By Eamonn Ryan, based on an IOPSA Tech Talk presentation hosted by Brad Boertje BSc QS F A Arb

This is Part 2 of a three-part series.

“I am an adjudicator and arbitrator servicing the needs of the construction industry. I’m not an attorney, and my content does not constitute legal advice. It’s my interpretation of the subject matter only.

“I’m often asked the question, what is the difference between a patent and a latent defect in a construction job. This occurs in my business when people come to me, with disputes on snag lists, and items on a building/plumbing project, where there’s a difference of opinion, and more,” says Boertje.
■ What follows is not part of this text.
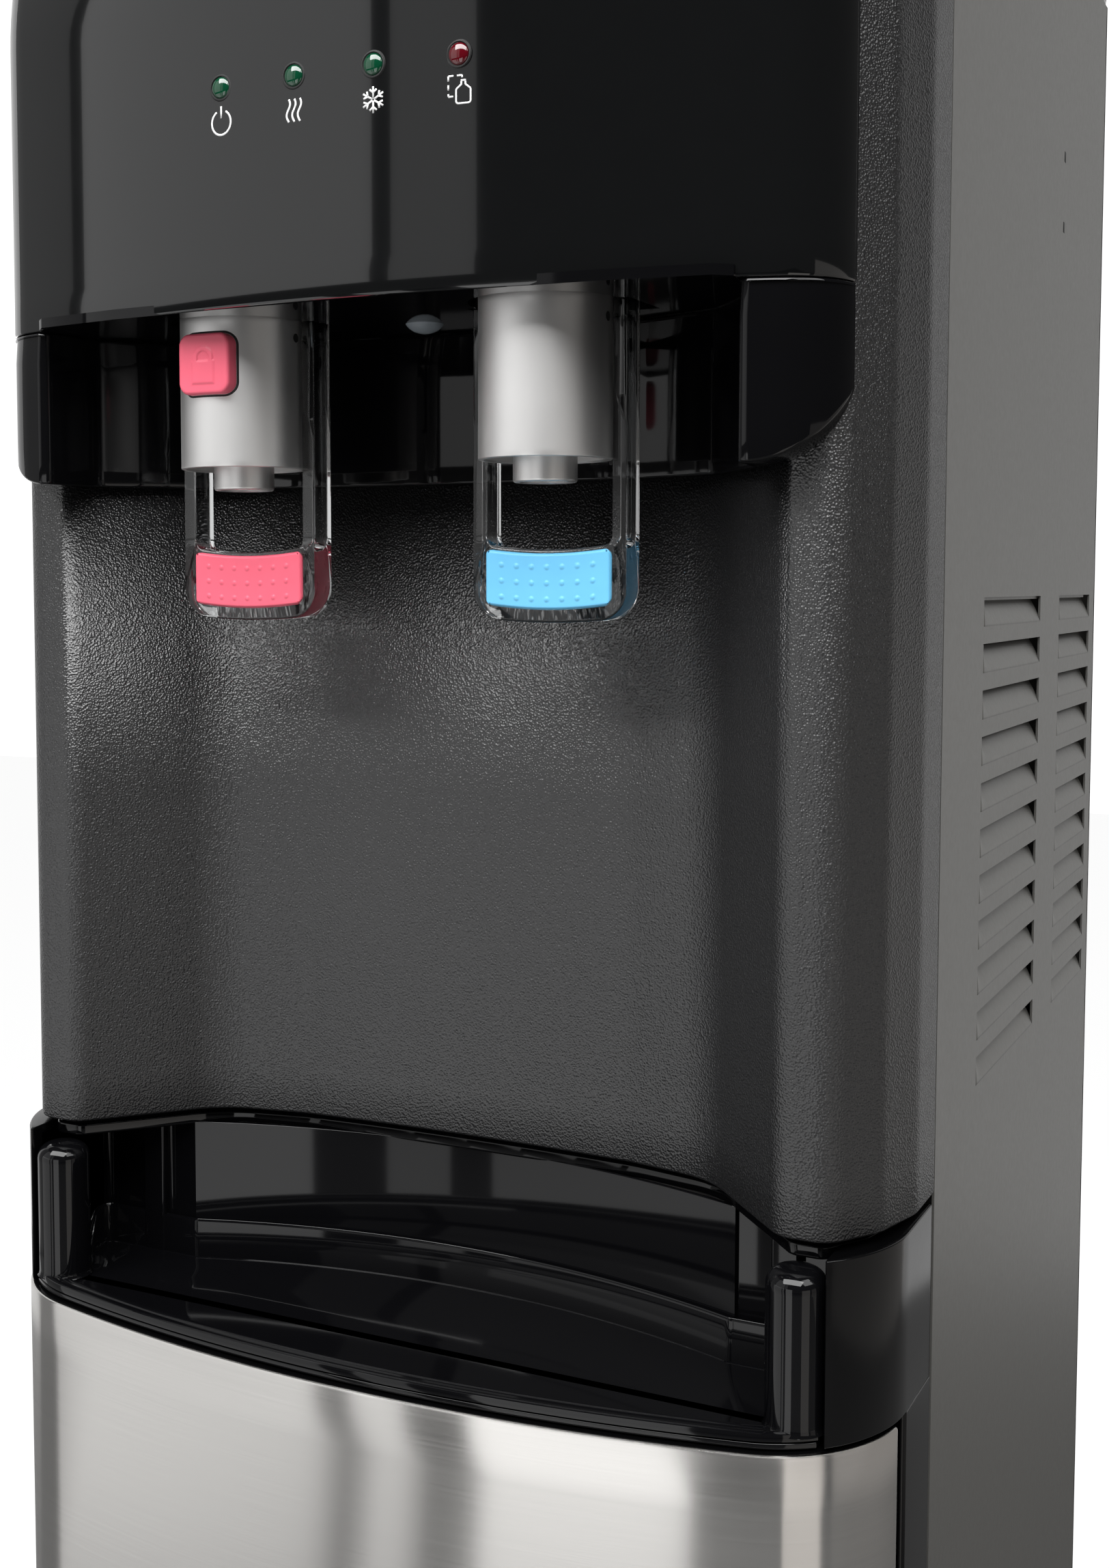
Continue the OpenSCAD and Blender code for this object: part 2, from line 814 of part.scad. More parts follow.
// A straight length of hose from a point, with a rounded start: 0 runs along +X, 1 along +Y, 2 up.
module hose(from, way, length) {
    turns = [[0, 90, 0], [-90, 0, 0], [0, 0, 0]];
    translate(from) {
        sphere(r = hose_r);
        rotate(turns[way]) cylinder(r = hose_r, h = length);
    }
}

module water_hoses() {
    top = 1002;
    supply = at(probe_back);
    cold_y = at(cold_tank_at[1]);
    tank_gap = cold_tank_at[0] - hot_tank_at[0];
    color(clear) {
        hose([0, supply, shelf_z + 8], 2, top - shelf_z - 8);
        hose([hot_tank_at[0], supply, top], 0, tank_gap);
        hose([cold_tank_at[0], supply, top], 1, cold_y - supply);
        translate([cold_tank_at[0], cold_y, top]) sphere(r = hose_r);
        hose([hot_tank_at[0], supply, 983], 2, top - 983);
        hose([cold_tank_at[0], cold_y, 978], 2, top - 978);
        hose([-tap_x, at(73), stem_z], 1, 50);
        hose([tap_x, at(73), stem_z], 1, 80);
    }
}

// ---- Rear fittings ----

module power_gland() {
    color(gloss_black) translate([-100, rear_y - rear_recess - 4, 90]) rotate([-90, 0, 0]) difference() {
        union() {
            cylinder(r = 7.9, h = 12);
            translate([0, 0, 5.2]) cylinder(r = 11, h = 6);
        }
        translate([0, 0, -1]) cylinder(r = 3.6, h = 20);
    }
}

module drain_cap() {
    color(gloss_black) translate([0, rear_y - rear_recess - 6, 612]) rotate([-90, 0, 0]) {
        cylinder(r = 8.9, h = 8);
        translate([0, 0, 7.2]) cylinder(r = 13, h = 9, $fn = 12);
    }
}

switch_z = 880;

module switch_housing() {
    y0 = rear_y - rear_recess;
    color(gloss_black) translate([100, y0, switch_z]) difference() {
        union() {
            translate([-33.8, -14, -12.8]) cube([67.6, 16, 25.6]);
            translate([-37, 1.2, -16]) cube([74, 2, 32]);
        }
        for (x = [-22, 0, 22])
            translate([x - 7.5, -12, -10.5]) cube([15, 20, 21]);
        for (x = [-22, 0, 22])
            translate([x - 9, -2, 0]) rotate([0, 90, 0]) cylinder(r = 1.5, h = 18);
    }
}

// Rocker on a cross pin, higher at one end.
module rocker(x) {
    color("firebrick") translate([100 + x, rear_y - rear_recess - 2, switch_z]) {
        rotate([4, 0, 0]) translate([-6.9, -4, -8.6]) cube([13.8, 9, 17.2]);
        translate([-8.8, 0, 0]) rotate([0, 90, 0]) cylinder(r = 1.45, h = 17.6);
    }
}

module hot_switch() {
    rocker(-22);
}

module cold_switch() {
    rocker(0);
}

module night_light_switch() {
    rocker(22);
}

module rear_screws() {
    color(steel)
        for (x = [-136, 136])
            for (z = [60, 300, 540, 780, 1010])
                translate([x, rear_y - rear_recess + sheet_t, z]) rotate([-90, 0, 0])
                    cylinder(r = 3.4, h = 1.8);
}

// ---- Door ----

module door_plan(inset = 0, back = door_back) {
    bowed_plan(at(inset), door_bow, door_edge_r - inset, half_w - inset, at(back));
}

module bush_bores(r) {
    for (z = [door_bottom - 1, door_top - bush_h])
        translate([hinge_x, at(hinge_back), z]) cylinder(r = r, h = bush_h + 1);
}

bush_h = 10;
skin_t = 1.2;

module door_skin() {
    color(steel) translate([0, 0, door_bottom]) difference() {
        linear_extrude(door_top - door_bottom) door_plan();
        translate([0, 0, -1]) linear_extrude(door_top - door_bottom + 2) door_plan(skin_t, door_back + 4);
    }
}

// Moulded back of the door: a tray, open towards the steel skin.
module door_inner() {
    wall = 3;
    low = door_bottom + wall;
    high = door_top - wall;
    color(white_plastic) difference() {
        translate([0, 0, low]) linear_extrude(high - low) door_plan(skin_t + 0.05);
        translate([-128, at(-10), low + wall])
            cube([256, door_back + 10 - wall, high - low - 2 * wall]);
        bush_bores(bush_r + 0.1);
        translate([118, at(door_back) - 1.2, 284]) cube([16, 3, 32]);
    }
}

module door_cap(z) {
    color(grained_black) difference() {
        translate([0, 0, z]) linear_extrude(3) door_plan(skin_t + 0.05);
        bush_bores(bush_r + 0.1);
    }
}

module door_top_cap() {
    door_cap(door_top - 3);
}

module door_bottom_cap() {
    door_cap(door_bottom);
}

module door_hinge_bushes() {
    color(white_plastic)
        for (z = [door_bottom, door_top - bush_h])
            translate([hinge_x, at(hinge_back), z]) difference() {
                cylinder(r = bush_r, h = bush_h);
                translate([0, 0, -1]) cylinder(r = pin_r + 0.06, h = bush_h + 2);
            }
}

module door_hinge_pins() {
    color(steel) translate([hinge_x, at(hinge_back), 0]) {
        translate([0, 0, base_top - 8]) cylinder(r = pin_r, h = 20);
        translate([0, 0, base_top]) cylinder(r = bush_r, h = door_bottom - base_top - 0.1);
        translate([0, 0, door_top - 8]) cylinder(r = pin_r, h = 12);
    }
}

module door_strike() {
    color(steel) translate([118.2, at(door_back) - 1.2, 284.2]) cube([15.6, 1.2, 31.6]);
}

module door_catch() {
    color(gloss_black) translate([120, at(door_back) + 0.6, 288]) difference() {
        cube([leg_in - 120, 12, 24]);
        translate([17, -1, -1]) cube([20, 7, 26]);
    }
}

base_frame();
levelling_feet();
left_side_panel();
right_side_panel();
rear_panel();
condenser_coil();
condenser_wires();
top_cover();
head_cover();
front_panel();
tap_surround();
night_light_lens();
lower_frame();
niche_liner();
cabinet_liner();
machine_shelves();
tap_carrier();
hot_tap_body();
cold_tap_body();
hot_nozzle();
cold_nozzle();
power_led();
heating_led();
cooling_led();
empty_bottle_led();
control_board();
hot_tank();
cold_tank();
cold_tank_jacket();
compressor();
pump();
water_hoses();
probe_holder();
power_gland();
drain_cap();
paddle_pins();
door_hinge_pins();
door_catch();
switch_housing();
rear_screws();
hot_switch();
cold_switch();
night_light_switch();
door_skin();
door_inner();
door_top_cap();
door_bottom_cap();
door_hinge_bushes();
door_strike();
drip_tray();
hot_paddle();
hot_pad();
cold_paddle();
cold_pad();
hot_valve_stem();
cold_valve_stem();
child_lock_button();
probe_cap();
suction_tube();
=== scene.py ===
import math
import bmesh
import bpy
import numpy as np
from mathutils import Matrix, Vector
from mathutils.geometry import tessellate_polygon


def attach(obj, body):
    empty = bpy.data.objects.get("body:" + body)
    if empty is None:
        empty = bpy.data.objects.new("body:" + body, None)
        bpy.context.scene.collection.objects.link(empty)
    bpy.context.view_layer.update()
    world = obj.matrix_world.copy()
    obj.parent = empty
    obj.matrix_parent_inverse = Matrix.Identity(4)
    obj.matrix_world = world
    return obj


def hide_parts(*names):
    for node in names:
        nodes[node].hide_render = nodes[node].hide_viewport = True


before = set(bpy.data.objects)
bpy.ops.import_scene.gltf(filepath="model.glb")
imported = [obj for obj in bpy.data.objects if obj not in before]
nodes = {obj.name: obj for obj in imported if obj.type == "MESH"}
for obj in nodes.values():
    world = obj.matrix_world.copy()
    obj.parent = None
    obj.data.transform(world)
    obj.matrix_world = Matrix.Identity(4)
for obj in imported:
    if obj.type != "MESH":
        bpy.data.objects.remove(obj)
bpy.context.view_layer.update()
mm = 0.001
doorFront = -178.0      # y of the foremost line of the door; every plan below counts back from it


def addMesh(name, points, faces, material, body=None, replaced=(), slot=None, sharp=35):
    # points in mm and faces as corner lists; edges turned by more than sharp degrees stay crisp
    name = name.replace(" ", "_")
    name += "_finish" if name in nodes else ""
    mesh = bpy.data.meshes.new(name)
    mesh.from_pydata((np.asarray(points, float) * mm).tolist(), [], [list(f) for f in faces])
    mesh.update()
    mesh.validate()
    mesh.shade_smooth()
    mesh.set_sharp_from_angle(angle=math.radians(sharp))
    thing = bpy.data.objects.new(name, mesh)
    bpy.context.scene.collection.objects.link(thing)
    mesh.materials.append(material)
    if body:
        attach(thing, body)
    if replaced:
        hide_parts(*replaced)
    return thing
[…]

 This discussion is on the difference between:

  • vicarious liability, which is a big word, but it’s a simple principle
  • the legal doctrine of prescription
  • and something on ‘two rights don’t make a wrong’ in law, which basically means that when one party is a default, it’s not a good idea to go into default yourself in order to address that default

“For those who are familiar with the JBCC (Joint Building Contracts Committee), it is the most common building contract in South Africa, especially for larger contracts. The JBCC describes a defect as ‘any aspects of materials and workmanship, forming part of the works, that does not conform to the agreement and/or construction information’. The contractor or subcontractor has the obligation to deliver a product meeting a certain quality standard. Now, the JBCC definition is generally the definition that applies on any contract. The first thing that comes to mind is that you often don’t design the work. Somebody else does the design – wet services or a civil engineer, etc.

Prescription

“’Prescription’ is a common law principle, which is fairly familiar to many contractors. In the common law, various periods of prescription are defined but the most common one is three years. Most commercial transactions carry a three-year prescription period which means – if you have to take action against somebody or business to rectify something, or to demand something that arose from a contract, including and most commonly the payment of a sum of money – you have three years to initiate that action from the date the debt arose. That debt can be a money debt or a performance debt.

“The law goes on to say if a latent defect arises in your works, the person who is demanding you to rectify it has three years – and it’s exactly three years – to notify you to attend to the rectification of that. Even if you have a five-year latent defect period, and your defect arises in year one or two, and you only get notified more than 36 months after that, notwithstanding that you are still within the period, you won’t have an obligation to attend to it because it wasn’t notified timeously.

“As with all things in law, it’s open to subjective interpretation. It’s common for differences of opinion to arise. The only thing that interrupts prescription is the launching of litigation, arbitration or adjudication proceedings. If you find yourself in a situation where you may have to demand some money or performance from somebody else, you can’t just make phone calls and write letters and let more than three years pass. At some point you have to step it up, and actually take formal action, especially if they’re owing money,” says Boertje.